▶ **Exercise requirements**:
Copy out the lines that include the word "data".

▶ **Material provided**:
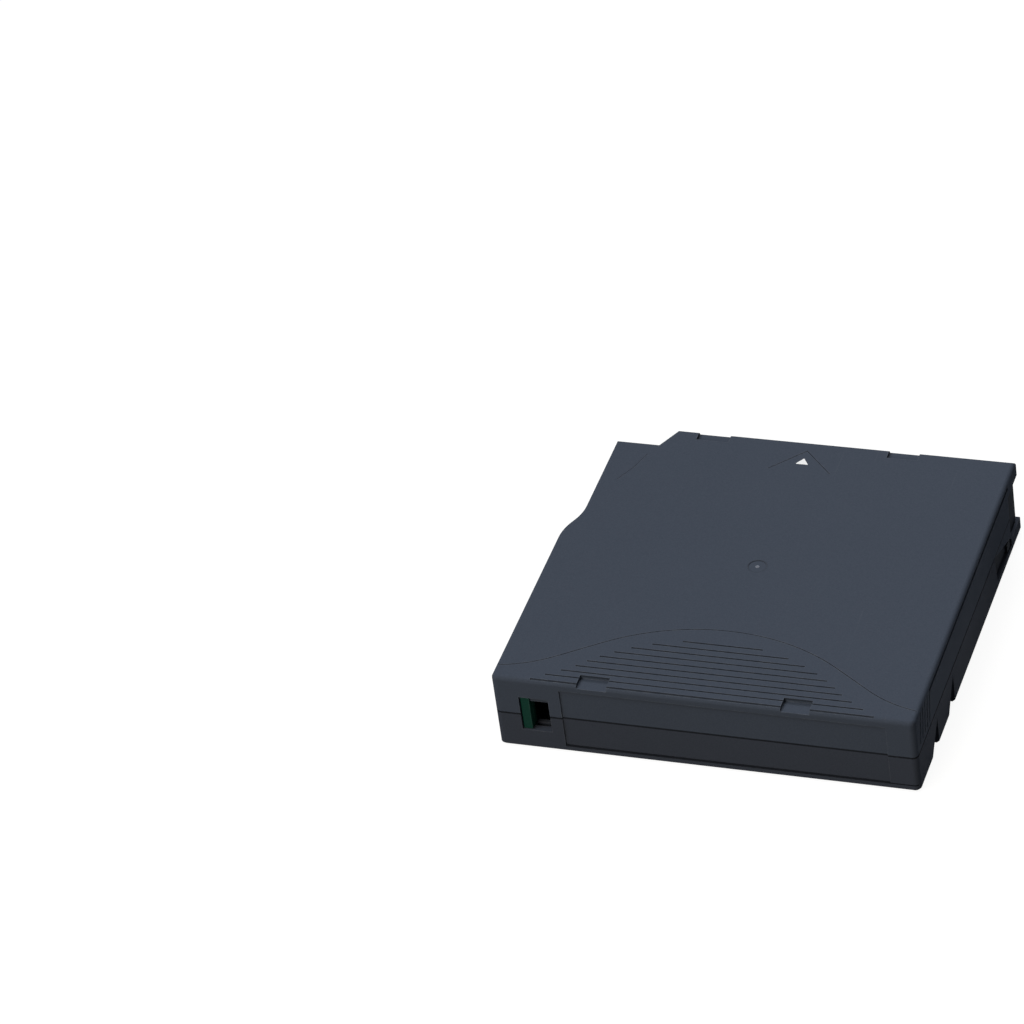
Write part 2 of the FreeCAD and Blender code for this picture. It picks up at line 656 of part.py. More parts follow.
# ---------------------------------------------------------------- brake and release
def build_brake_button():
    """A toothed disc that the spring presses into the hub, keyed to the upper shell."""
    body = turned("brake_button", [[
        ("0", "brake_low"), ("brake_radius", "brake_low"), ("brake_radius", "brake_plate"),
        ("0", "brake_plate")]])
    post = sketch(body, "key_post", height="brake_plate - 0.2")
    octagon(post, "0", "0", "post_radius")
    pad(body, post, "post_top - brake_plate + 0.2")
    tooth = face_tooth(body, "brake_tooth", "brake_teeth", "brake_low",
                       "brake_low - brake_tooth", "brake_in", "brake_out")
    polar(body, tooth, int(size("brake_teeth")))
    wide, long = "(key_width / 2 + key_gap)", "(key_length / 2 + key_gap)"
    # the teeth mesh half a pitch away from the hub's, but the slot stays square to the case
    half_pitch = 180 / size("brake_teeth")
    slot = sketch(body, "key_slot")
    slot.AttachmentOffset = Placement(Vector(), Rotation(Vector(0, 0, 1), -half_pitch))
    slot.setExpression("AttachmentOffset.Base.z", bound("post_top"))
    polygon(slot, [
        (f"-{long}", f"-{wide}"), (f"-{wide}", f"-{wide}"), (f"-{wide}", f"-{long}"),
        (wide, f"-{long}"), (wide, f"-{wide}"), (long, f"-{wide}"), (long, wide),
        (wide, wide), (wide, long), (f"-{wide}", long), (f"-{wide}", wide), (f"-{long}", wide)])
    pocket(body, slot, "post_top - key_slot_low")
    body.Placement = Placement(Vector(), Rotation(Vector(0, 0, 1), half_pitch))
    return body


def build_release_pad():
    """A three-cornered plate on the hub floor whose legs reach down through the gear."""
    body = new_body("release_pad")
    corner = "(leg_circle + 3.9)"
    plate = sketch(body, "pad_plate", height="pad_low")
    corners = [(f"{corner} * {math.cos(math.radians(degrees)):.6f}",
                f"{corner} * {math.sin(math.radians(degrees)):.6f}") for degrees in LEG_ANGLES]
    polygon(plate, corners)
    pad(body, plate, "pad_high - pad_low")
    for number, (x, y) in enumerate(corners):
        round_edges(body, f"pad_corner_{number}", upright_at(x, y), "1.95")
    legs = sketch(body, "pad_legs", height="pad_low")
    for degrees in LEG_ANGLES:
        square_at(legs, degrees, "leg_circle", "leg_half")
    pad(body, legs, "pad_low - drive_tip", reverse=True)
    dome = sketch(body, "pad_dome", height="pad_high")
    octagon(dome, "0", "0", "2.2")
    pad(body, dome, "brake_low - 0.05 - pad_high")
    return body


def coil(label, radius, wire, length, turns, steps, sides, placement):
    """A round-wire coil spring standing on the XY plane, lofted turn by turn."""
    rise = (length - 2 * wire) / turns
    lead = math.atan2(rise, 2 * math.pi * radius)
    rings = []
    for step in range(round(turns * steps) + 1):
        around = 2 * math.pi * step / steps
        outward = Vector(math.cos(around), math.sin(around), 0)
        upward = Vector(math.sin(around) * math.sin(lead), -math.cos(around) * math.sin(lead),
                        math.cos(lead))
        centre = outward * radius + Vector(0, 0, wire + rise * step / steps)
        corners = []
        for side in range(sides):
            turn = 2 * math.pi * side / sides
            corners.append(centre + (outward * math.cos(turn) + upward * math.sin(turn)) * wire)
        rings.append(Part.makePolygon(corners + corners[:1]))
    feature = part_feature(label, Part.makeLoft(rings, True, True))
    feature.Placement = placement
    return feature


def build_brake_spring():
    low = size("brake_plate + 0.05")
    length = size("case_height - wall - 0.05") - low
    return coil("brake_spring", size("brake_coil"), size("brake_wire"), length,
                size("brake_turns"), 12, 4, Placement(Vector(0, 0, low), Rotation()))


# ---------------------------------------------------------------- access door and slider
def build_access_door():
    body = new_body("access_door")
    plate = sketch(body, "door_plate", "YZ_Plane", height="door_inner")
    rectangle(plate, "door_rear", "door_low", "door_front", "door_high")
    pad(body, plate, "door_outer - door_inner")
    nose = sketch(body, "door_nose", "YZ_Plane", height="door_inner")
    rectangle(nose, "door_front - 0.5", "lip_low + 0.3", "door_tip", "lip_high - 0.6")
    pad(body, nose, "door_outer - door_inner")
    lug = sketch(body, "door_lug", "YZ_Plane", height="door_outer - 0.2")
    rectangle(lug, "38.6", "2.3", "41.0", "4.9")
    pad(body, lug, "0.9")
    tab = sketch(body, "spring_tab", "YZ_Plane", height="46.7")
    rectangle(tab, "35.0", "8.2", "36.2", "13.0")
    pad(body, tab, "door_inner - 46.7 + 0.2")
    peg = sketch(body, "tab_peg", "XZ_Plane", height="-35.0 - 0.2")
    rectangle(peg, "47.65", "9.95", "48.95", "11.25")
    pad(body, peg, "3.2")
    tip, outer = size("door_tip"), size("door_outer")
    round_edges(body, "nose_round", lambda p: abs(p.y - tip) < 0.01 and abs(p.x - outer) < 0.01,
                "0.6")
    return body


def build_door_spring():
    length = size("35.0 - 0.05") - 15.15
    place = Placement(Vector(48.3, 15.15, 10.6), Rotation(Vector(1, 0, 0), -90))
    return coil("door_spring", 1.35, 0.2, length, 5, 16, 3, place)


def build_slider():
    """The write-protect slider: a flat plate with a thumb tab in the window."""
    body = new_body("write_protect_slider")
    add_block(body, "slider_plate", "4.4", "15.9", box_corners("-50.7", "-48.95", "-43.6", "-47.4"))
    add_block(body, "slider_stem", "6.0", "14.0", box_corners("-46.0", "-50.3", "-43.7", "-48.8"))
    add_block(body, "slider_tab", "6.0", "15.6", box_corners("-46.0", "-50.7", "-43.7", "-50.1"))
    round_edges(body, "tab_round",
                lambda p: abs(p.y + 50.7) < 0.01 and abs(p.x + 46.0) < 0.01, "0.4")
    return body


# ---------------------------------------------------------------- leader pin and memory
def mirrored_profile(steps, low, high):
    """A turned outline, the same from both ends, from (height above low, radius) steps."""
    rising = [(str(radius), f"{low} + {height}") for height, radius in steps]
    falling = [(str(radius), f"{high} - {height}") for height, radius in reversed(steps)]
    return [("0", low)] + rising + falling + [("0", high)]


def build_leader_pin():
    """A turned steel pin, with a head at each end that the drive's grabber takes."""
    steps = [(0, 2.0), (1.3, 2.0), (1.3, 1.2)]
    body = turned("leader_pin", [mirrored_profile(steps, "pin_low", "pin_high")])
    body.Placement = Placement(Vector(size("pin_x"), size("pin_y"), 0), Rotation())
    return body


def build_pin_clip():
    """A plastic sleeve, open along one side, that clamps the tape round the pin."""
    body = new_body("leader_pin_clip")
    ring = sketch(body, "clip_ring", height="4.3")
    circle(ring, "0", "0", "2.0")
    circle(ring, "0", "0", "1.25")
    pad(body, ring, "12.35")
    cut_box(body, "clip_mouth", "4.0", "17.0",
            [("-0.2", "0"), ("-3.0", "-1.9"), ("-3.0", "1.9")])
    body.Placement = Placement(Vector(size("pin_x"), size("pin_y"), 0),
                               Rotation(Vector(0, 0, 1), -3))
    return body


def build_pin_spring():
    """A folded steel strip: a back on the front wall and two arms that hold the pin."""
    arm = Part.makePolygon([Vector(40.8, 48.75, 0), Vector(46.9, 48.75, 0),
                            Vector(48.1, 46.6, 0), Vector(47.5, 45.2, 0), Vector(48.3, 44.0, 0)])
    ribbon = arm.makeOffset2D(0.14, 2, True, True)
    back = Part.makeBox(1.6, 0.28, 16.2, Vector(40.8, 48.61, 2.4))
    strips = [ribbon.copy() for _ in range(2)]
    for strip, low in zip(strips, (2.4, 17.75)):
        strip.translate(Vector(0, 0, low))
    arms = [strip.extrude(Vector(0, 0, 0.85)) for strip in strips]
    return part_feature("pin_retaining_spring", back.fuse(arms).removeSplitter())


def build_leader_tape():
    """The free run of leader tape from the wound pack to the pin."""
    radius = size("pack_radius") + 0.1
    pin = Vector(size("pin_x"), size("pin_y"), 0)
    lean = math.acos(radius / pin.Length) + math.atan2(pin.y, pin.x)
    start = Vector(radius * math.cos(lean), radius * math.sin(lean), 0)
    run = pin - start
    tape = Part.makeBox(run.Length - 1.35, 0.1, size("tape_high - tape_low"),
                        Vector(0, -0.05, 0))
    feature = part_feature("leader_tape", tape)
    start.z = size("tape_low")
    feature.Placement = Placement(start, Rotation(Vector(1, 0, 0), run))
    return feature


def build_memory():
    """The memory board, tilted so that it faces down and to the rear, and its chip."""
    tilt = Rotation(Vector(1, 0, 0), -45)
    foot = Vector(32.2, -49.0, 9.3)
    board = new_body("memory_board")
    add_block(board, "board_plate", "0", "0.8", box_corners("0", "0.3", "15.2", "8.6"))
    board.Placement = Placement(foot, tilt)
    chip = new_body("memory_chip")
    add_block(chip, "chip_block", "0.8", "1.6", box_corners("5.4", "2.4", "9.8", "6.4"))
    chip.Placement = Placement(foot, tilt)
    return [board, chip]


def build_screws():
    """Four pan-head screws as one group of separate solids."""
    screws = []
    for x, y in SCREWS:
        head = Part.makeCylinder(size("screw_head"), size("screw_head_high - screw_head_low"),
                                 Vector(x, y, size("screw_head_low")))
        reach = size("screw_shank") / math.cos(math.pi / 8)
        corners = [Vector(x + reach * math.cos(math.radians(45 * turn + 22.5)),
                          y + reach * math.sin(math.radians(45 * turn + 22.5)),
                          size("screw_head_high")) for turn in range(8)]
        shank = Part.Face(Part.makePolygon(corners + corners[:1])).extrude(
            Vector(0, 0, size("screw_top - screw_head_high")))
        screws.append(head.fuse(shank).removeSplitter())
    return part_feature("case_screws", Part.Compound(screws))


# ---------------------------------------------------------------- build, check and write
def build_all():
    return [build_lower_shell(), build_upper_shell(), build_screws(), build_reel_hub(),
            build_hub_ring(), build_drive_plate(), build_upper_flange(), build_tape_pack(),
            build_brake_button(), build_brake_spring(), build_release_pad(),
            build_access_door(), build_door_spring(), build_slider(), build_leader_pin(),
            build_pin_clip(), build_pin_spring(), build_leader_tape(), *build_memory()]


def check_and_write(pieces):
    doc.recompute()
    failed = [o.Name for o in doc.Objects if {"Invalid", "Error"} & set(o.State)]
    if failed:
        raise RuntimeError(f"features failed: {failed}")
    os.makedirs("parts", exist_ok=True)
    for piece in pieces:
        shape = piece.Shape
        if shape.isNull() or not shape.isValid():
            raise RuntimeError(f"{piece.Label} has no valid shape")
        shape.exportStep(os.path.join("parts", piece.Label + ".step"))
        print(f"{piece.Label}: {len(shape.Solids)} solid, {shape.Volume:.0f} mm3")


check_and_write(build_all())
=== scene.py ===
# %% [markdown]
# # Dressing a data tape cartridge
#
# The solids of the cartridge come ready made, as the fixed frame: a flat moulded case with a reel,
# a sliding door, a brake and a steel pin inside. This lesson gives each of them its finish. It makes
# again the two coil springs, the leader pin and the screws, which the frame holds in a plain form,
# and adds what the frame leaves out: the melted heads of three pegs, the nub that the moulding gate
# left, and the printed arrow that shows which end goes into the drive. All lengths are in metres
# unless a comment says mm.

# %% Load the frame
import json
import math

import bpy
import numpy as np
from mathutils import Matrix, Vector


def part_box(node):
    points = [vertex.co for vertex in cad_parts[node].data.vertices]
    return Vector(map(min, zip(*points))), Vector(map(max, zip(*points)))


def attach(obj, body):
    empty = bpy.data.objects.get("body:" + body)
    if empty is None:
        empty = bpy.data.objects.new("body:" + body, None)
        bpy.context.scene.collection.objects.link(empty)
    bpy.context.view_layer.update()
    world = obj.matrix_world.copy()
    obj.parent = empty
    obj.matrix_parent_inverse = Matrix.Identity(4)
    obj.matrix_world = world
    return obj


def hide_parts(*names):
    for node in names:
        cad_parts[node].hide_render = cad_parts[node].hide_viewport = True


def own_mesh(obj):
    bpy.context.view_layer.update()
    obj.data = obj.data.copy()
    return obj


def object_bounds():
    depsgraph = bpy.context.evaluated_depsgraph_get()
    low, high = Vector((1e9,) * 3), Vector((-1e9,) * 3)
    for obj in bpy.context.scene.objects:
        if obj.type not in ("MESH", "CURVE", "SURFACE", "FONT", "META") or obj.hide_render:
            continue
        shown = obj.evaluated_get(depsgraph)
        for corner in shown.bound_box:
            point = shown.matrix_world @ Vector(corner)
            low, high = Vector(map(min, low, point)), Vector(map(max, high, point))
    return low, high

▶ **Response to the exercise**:
# # Dressing a data tape cartridge
    points = [vertex.co for vertex in cad_parts[node].data.vertices]
    empty = bpy.data.objects.get("body:" + body)
        empty = bpy.data.objects.new("body:" + body, None)
    obj.data = obj.data.copy()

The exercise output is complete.